WORK TO DO:
Give the lines of the material verbatim, from the first line to the line with "tooth's surface. Its", including both.

--- BEGIN INFORMATION PROVIDED ---

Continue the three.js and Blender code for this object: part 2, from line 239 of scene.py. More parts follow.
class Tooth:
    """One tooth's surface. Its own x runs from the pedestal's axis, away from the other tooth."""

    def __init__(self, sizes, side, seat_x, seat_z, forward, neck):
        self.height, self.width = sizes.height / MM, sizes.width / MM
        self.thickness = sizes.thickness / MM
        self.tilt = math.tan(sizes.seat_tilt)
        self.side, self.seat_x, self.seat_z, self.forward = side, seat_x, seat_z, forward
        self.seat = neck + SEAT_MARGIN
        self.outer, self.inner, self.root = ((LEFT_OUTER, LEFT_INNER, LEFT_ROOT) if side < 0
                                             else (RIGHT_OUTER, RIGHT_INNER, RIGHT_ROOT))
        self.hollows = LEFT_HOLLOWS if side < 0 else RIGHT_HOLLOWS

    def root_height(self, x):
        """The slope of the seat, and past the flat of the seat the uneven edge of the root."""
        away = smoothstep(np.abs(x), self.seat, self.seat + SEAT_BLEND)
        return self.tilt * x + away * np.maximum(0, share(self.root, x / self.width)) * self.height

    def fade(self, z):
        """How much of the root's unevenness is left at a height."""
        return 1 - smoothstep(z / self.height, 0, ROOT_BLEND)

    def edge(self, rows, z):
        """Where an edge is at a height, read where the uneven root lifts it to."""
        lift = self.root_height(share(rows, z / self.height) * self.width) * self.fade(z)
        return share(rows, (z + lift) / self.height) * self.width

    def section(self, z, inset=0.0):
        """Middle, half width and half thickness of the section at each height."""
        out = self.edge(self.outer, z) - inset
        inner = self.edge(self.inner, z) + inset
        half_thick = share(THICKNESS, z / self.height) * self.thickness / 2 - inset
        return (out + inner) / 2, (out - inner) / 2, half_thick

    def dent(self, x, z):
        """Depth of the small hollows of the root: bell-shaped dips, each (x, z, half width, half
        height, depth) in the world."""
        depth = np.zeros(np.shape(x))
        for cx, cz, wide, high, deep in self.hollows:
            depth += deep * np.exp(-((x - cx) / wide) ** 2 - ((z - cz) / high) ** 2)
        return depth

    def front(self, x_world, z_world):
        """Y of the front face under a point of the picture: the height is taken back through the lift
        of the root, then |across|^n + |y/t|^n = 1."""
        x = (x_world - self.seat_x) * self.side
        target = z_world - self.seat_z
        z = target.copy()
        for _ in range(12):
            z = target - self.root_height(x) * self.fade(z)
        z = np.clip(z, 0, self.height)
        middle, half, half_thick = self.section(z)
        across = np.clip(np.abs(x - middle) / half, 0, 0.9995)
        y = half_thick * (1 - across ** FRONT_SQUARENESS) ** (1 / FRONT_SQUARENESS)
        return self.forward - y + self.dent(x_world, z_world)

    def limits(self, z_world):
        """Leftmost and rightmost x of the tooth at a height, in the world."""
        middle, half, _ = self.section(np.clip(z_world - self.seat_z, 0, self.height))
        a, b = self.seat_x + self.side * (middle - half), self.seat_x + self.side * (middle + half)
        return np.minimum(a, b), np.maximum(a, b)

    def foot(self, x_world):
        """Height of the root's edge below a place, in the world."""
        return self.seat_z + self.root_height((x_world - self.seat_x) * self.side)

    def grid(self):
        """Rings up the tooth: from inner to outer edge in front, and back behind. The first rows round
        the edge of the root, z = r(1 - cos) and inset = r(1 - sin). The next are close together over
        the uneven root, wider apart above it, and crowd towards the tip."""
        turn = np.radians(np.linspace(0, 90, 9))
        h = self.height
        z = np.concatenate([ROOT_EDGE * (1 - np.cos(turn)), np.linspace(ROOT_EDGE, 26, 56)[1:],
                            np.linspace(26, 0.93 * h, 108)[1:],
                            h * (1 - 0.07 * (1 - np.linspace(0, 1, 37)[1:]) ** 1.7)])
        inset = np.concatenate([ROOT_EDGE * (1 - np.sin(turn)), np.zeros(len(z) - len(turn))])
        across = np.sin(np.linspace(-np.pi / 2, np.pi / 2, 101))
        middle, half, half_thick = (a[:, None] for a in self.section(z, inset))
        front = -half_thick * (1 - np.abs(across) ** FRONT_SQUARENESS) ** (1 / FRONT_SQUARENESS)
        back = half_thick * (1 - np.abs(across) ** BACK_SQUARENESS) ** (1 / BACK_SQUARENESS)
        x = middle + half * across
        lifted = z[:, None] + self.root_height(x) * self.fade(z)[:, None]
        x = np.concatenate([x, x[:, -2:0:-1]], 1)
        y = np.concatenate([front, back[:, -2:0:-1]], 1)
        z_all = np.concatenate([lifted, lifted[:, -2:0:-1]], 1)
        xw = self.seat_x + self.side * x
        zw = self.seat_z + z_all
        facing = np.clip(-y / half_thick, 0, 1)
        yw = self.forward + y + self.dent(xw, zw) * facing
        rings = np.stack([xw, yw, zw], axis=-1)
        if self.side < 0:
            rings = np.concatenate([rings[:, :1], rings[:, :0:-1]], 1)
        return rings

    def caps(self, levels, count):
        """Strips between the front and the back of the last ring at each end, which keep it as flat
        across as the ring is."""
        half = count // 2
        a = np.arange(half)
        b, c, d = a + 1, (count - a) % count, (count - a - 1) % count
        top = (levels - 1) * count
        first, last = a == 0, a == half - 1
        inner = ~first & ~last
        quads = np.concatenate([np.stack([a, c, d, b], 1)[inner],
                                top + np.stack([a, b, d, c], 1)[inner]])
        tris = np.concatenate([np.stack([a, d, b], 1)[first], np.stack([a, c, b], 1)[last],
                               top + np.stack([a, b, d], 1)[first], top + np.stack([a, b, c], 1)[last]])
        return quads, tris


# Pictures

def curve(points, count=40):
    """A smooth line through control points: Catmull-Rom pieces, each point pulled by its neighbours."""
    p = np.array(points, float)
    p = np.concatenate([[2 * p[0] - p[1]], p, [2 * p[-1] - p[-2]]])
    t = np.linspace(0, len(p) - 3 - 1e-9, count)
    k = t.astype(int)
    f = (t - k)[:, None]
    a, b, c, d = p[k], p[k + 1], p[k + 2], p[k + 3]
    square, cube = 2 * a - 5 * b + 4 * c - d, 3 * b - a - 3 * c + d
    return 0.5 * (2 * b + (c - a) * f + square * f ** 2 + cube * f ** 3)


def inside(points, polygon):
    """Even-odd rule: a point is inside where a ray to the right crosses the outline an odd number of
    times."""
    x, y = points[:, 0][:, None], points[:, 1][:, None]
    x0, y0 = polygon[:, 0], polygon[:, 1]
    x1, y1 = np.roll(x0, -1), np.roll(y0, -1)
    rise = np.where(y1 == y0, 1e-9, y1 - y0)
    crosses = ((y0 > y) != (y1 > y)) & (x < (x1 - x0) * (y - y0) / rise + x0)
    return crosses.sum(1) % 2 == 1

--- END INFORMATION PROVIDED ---

REPLY TO THE EXERCISE:
Continue the three.js and Blender code for this object: part 2, from line 239 of scene.py. More parts follow.
class Tooth:
    """One tooth's surface. Its own x runs from the pedestal's axis, away from the other tooth."""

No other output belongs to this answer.